Predictably, he called me less than two hours later attempting to rescind his breakup suggestion, saying he hadn't meant it, and I was like, "Well, I did." After the arguing became wheedling became begging and I still didn't let him talk me into undoing it, he actually cursed me out on the phone and I hung up on him. I felt really calm, I guess. I was just done. And really tired of having so much of my time and energy and attention dedicated to helping a person who clearly wasn't even being helped by what I gave to him.

Time passed. He went back to school. Wrote me some letters. We had one speed bump where he thought he had talked me back into being his girlfriend and I had to call him back and make it very clear that no, I was NOT dating him, which sent the tail spin in motion again. By the time I went to college myself, I had been sent a letter from him (meant to be a guilt trip, but I took it literally on purpose) saying that he thought it would be best if we just didn't talk for a while. And so we didn't.

I did start talking to him again eventually--we knew all the same people, so it was difficult to avoid--and we had some pretty fun times in college once in a while. I didn't actually see him that often, though there was a short period where he used to come over after his security job in the middle of the night and we'd watch anime and get Denny's at 3 AM. He once told me that he'd done some self-reflection and realized he would have to choose between having me in his life on MY terms or not having me at all, and he'd chosen my terms.

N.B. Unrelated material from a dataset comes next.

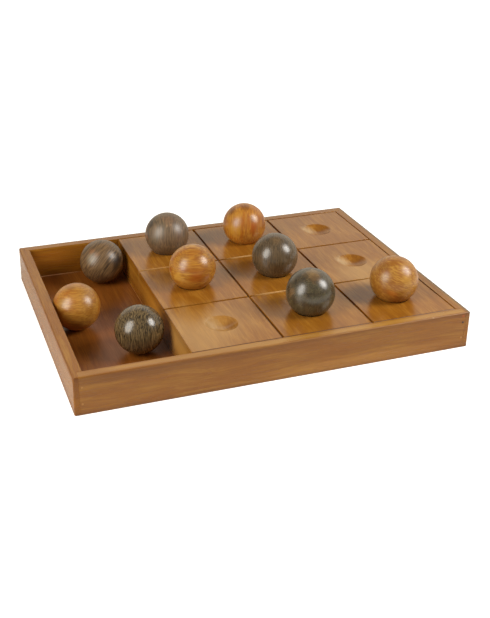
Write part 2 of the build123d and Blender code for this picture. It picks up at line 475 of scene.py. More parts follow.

Which would have been really nice if he'd meant it, because he also had a rant one time about how if I ever got "romance hormones" in the mail one day then he "deserved" to be first in line since he'd been waiting, and when I said I thought it would be person-specific if it ever did happen, he said if I ever got married he would come "kick the shit out of" my husband.

'Kay.

I guess some people never stop seeing women as possessions and consider the time they've put into wooing them as some kind of down payment on a transaction. Not cool.

We continued to talk for many, many years but I don't really talk to him now. Part of it is probably just that he continues to embrace things I find repugnant, like how he had a friend who was a policeman and the two of them would deliberately drive drunk because that guy's being a cop would somehow protect them from getting arrested for it. He told me that story with tons of elation and uproarious laughter. I don't like to hang out with adults who think that's hilarious. That and a few other things he's done that I don't feel comfortable writing about here.

I honestly wish that guy the best, but boy was he a disaster. I'm just glad that even with all the nonsense I put up with, he was probably the reason I met Meghan, and that's worth it.